Dampak pencitraan terhadap persepsi publik juga dapat dilihat dari bagaimana media sosial berfungsi sebagai arena di mana narasi dan citra dibentuk dan dipertahankan. Politisi yang mampu mengelola citra mereka dengan baik di media sosial sering kali dapat mengontrol narasi yang berkembang di sekitar mereka. Mereka dapat memilih untuk menyoroti aspek-aspek tertentu dari diri mereka atau kebijakan mereka, sementara mengabaikan atau menyembunyikan informasi yang mungkin merugikan. Namun, dengan adanya media sosial, publik juga memiliki kekuatan untuk menantang narasi tersebut. Ketika informasi yang tidak konsisten atau bertentangan muncul, publik dapat dengan cepat menyebarkannya, yang dapat mengakibatkan kerusakan reputasi yang signifikan bagi politisi.
Salah satu tantangan terbesar dalam komunikasi politik di era sosial media adalah polarisasi politik.
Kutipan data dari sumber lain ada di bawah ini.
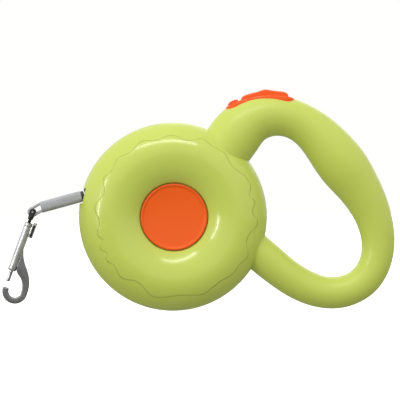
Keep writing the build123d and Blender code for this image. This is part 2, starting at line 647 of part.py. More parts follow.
with BuildPart() as thumb_tab:
    with BuildSketch(SNAP):
        with Locations(((TAB_FACE + TAB_BACK) / 2, -(TAB_TOP + TAB_END) / 2)):
            Rectangle(TAB_BACK - TAB_FACE, TAB_END - TAB_TOP)
    extrude(amount=1.5, both=True)
    with BuildSketch(SNAP):
        with Locations((TAB_FACE / 2 + 0.2, -(STEM[0] + STEM[1]) / 2)):
            Rectangle(TAB_FACE, STEM[1] - STEM[0])
    extrude(amount=0.75, both=True)
    # ribs for the thumb
    with BuildSketch(SNAP):
        with Locations(*[(TAB_BACK, -TAB_TOP - 1.0 - 0.9 * rib) for rib in range(9)]):
            Circle(0.25)
    extrude(amount=3, both=True, mode=Mode.SUBTRACT)
    rod(BOLT_RADIUS, STEM[0] - 1, STEM[1] + 1, Mode.SUBTRACT)
finish(thumb_tab, "thumb_tab")


def coil_spring(start, direction, radius, wire, length, coils):
    """Round-wire compression spring."""
    with BuildPart() as spring:
        with BuildLine() as centre_line:
            Helix(pitch=(length - 2 * wire) / coils, height=length - 2 * wire, radius=radius,
                  center=start + direction * wire, direction=direction)
        with BuildSketch(Plane(origin=centre_line.line @ 0, z_dir=centre_line.line % 0)):
            Circle(wire)
        sweep(is_frenet=True)
    return spring.part


with BuildPart() as bolt_spring:
    add(coil_spring(at(EYE_X, EYE_Z) + SNAP_AXIS.direction * (SPRING_SEAT + 0.05),
                    SNAP_AXIS.direction, SPRING_COIL_RADIUS, SPRING_WIRE,
                    BOLT_COLLAR[0] - SPRING_SEAT - 0.1, 7))
finish(bolt_spring, "bolt_spring")

# ---- thumb controls -----------------------------------------------------------------------------
with BuildPart() as control_bezel:
    add(seat_prism(-SEAT_DEPTH, BEZEL_LIFT, BEZEL_HALF_WIDTH))
    with BuildSketch(FRONT):
        with Locations((sum(BEZEL_OPENING) / 2, 60)):
            Rectangle(BEZEL_OPENING[1] - BEZEL_OPENING[0], 30)
    extrude(amount=BUTTON_HALF_WIDTH + 0.4, both=True, mode=Mode.SUBTRACT)
    with BuildSketch(FRONT):
        with Locations((HINGE_X, HINGE_Z)):
            Circle(HINGE_PIN_RADIUS + 0.02)
    extrude(amount=20, both=True, mode=Mode.SUBTRACT)
finish(control_bezel, "control_bezel")

with BuildPart() as hinge_pin:
    with BuildSketch(FRONT):
        with Locations((HINGE_X, HINGE_Z)):
            Circle(HINGE_PIN_RADIUS)
    extrude(amount=BEZEL_HALF_WIDTH - 0.4, both=True)
finish(hinge_pin, "hinge_pin")

with BuildPart() as brake_button:
    with BuildSketch(FRONT):
        with BuildLine():
            Spline((36.1, 62.6), (37.2, 64.3), (40.5, 65.6), (44.5, 66.6), (48.8, 68.0), (52.2, 67.3),
                   (57.0, 66.9), (60.2, 66.2), (61.4, 65.0))
            Polyline((61.4, 65.0), (61.4, 59.9), (59.4, 59.3), (46.0, 60.4), (42.3, 60.2),
                     (41.4, 57.9), (36.1, 61.3), (36.1, 62.6))
        make_face()
    extrude(amount=BUTTON_HALF_WIDTH, both=True)
    fillet(brake_button.edges().filter_by(lambda e: e.center().Z > REEL_Z + 63.5
                                          and abs(e.center().Y) > 4), radius=1.0)
    # side skirts with the lips that the lock slider catches
    with BuildSketch(LOCK):
        with BuildLine():
            Polyline((LIP_TIP, -3.2), (LIP_TIP, -2.2), (2.4, -2.2), (2.4, 2.0), (4.6, 2.0),
                     (4.6, -3.2), close=True)
        make_face()
    extrude(amount=FORK_OUTER, both=True)
    with BuildSketch(LOCK):
        with Locations((2, -3.5)):
            Rectangle(8, 7)
    extrude(amount=FORK_INNER, both=True, mode=Mode.SUBTRACT)
    with BuildSketch(FRONT):
        with BuildLine():
            Polyline((61.4, 60.0), (46.0, 60.6), (42.3, 60.4), (41.0, 58.1), (36.3, 61.4),
                     (38.0, 63.2), (61.4, 64), close=True)
        make_face()
    extrude(amount=FORK_INNER, both=True)
    with BuildSketch(FRONT):
        with Locations((HINGE_X, HINGE_Z)):
            Circle(HINGE_PIN_RADIUS + RUNNING)
    extrude(amount=20, both=True, mode=Mode.SUBTRACT)
finish(brake_button, "brake_button")

with BuildPart() as lock_slider:
    with BuildSketch(LOCK):
        with BuildLine():
            Polyline((-5.0, 1.5), (-4.8, 1.15), (0.1, 1.15), (0.1, 2.1))
            Spline((0.1, 2.1), (-2.4, 2.2), (-5.0, 1.5))
        make_face()
    extrude(amount=BUTTON_HALF_WIDTH, both=True)
    with BuildSketch(LOCK):
        with BuildLine():
            Polyline((-3.6, 1.5), (-3.6, -4.6), (TONGUE_TIP, -4.6), (TONGUE_TIP, -3.6), (-1.2, -3.6),
                     (-1.2, 1.5), close=True)
        make_face()
    extrude(amount=FORK_OUTER, both=True)
    with BuildSketch(LOCK):
        with Locations((-1, -3.0)):
            Rectangle(10, 8)
    extrude(amount=FORK_INNER, both=True, mode=Mode.SUBTRACT)
finish(lock_slider, "lock_slider")

with BuildPart() as brake_pawl:
    with BuildSketch(pawl_section(PAWL_TIP)):
        Rectangle(2 * FLANGE_OUTER + 1, 4)
    extrude(amount=3.6)
    with BuildSketch(pawl_section(PAWL_TIP + 3)):
        Circle(PAWL_ROD_RADIUS)
    extrude(amount=PAWL_HEAD - PAWL_TIP - 4)
    with BuildSketch(pawl_section(PAWL_HEAD - PAWL_HEAD_THICKNESS)):
        Circle(PAWL_HEAD_RADIUS)
    extrude(amount=PAWL_HEAD_THICKNESS)
finish(brake_pawl, "brake_pawl")

spring_start = RIB_DISTANCES[1] + RIB_THICKNESS / 2
with BuildPart() as brake_spring:
    add(coil_spring(pawl_section(spring_start).origin, heading(PAWL_HEADING), 2.55, 0.3,
                    PAWL_HEAD - PAWL_HEAD_THICKNESS - spring_start, 5))
finish(brake_spring, "brake_spring")
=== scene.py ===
"""Looks of the retractable pet leash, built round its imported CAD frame.

Lengths that are named here are in millimetres and become metres in the placing functions.
"""
import json
from math import atan2, cos, hypot, pi, radians, sin, sqrt

import bmesh
import bpy
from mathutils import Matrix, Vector
from mathutils.bvhtree import BVHTree


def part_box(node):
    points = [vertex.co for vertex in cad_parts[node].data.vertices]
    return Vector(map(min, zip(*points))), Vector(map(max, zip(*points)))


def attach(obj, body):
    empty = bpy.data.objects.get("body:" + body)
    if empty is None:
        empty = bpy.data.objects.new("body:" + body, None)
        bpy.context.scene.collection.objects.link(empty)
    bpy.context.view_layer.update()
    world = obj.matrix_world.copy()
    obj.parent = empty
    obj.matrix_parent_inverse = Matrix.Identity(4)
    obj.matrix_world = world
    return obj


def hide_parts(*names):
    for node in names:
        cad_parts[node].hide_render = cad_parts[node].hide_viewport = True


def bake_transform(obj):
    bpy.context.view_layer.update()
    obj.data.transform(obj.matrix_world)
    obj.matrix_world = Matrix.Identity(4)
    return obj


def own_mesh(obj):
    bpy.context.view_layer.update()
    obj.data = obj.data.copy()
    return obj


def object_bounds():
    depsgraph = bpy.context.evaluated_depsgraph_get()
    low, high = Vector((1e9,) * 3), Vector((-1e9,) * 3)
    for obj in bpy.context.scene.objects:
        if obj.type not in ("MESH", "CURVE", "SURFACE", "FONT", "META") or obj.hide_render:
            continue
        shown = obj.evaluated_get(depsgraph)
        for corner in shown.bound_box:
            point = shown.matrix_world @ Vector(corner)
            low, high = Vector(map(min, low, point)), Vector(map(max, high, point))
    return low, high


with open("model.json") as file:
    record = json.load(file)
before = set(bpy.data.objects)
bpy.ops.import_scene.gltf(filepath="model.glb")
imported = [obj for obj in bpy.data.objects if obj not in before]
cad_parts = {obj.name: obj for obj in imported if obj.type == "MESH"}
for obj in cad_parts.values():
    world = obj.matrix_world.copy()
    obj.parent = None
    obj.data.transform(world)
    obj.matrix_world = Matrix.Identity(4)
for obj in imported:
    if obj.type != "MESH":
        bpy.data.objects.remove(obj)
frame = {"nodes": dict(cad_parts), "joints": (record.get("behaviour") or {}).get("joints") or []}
cad_low, cad_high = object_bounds()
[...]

Media sosial sering kali menciptakan ruang bagi kelompok-kelompok dengan pandangan yang berbeda untuk saling menyerang dan memperkuat posisi masing-masing. Dalam konteks ini, pencitraan politik dapat memperburuk polarisasi. Politisi yang berusaha untuk membangun citra yang kuat di kalangan basis pendukung mereka mungkin merasa terdorong untuk mengadopsi posisi yang lebih ekstrem atau provokatif, yang pada gilirannya dapat memperdalam perpecahan di antara kelompok-kelompok yang berbeda. Ketika politisi menggunakan media sosial untuk menyerang lawan politik atau untuk memperkuat stereotip negatif tentang kelompok tertentu, hal ini dapat menciptakan suasana ketegangan yang lebih besar di masyarakat.
Polarisasi yang meningkat ini tidak hanya berdampak pada hubungan antar politisi, tetapi juga pada hubungan antar individu di masyarakat. Diskusi politik di media sosial sering kali menjadi arena perdebatan yang sengit, di mana orang-orang cenderung berpegang pada pandangan mereka dan menolak untuk mendengarkan sudut pandang yang berbeda. Hal ini dapat mengakibatkan kurangnya dialog yang konstruktif dan pemahaman yang lebih dalam tentang isu-isu yang dihadapi masyarakat. Dalam jangka panjang, polarisasi yang terus-menerus dapat merusak kohesi sosial dan menciptakan lingkungan di mana kompromi dan kolaborasi menjadi semakin sulit dicapai.
Dengan demikian, pencitraan politik di media sosial memiliki dampak yang kompleks terhadap persepsi publik. Sementara pencitraan yang efektif dapat meningkatkan dukungan dan kepercayaan, pencitraan yang tidak autentik dapat menyebabkan backlash dan merusak reputasi. Selain itu, tantangan polarisasi politik yang diperburuk oleh media sosial menambah lapisan kompleksitas dalam komunikasi politik. Oleh karena itu, penting bagi politisi untuk tidak hanya fokus pada pencitraan, tetapi juga untuk berkomitmen pada kejujuran dan transparansi dalam interaksi mereka dengan publik. Masyarakat, di sisi lain, perlu tetap kritis dan terbuka terhadap berbagai perspektif untuk menciptakan dialog yang lebih sehat dan konstruktif dalam ranah politik.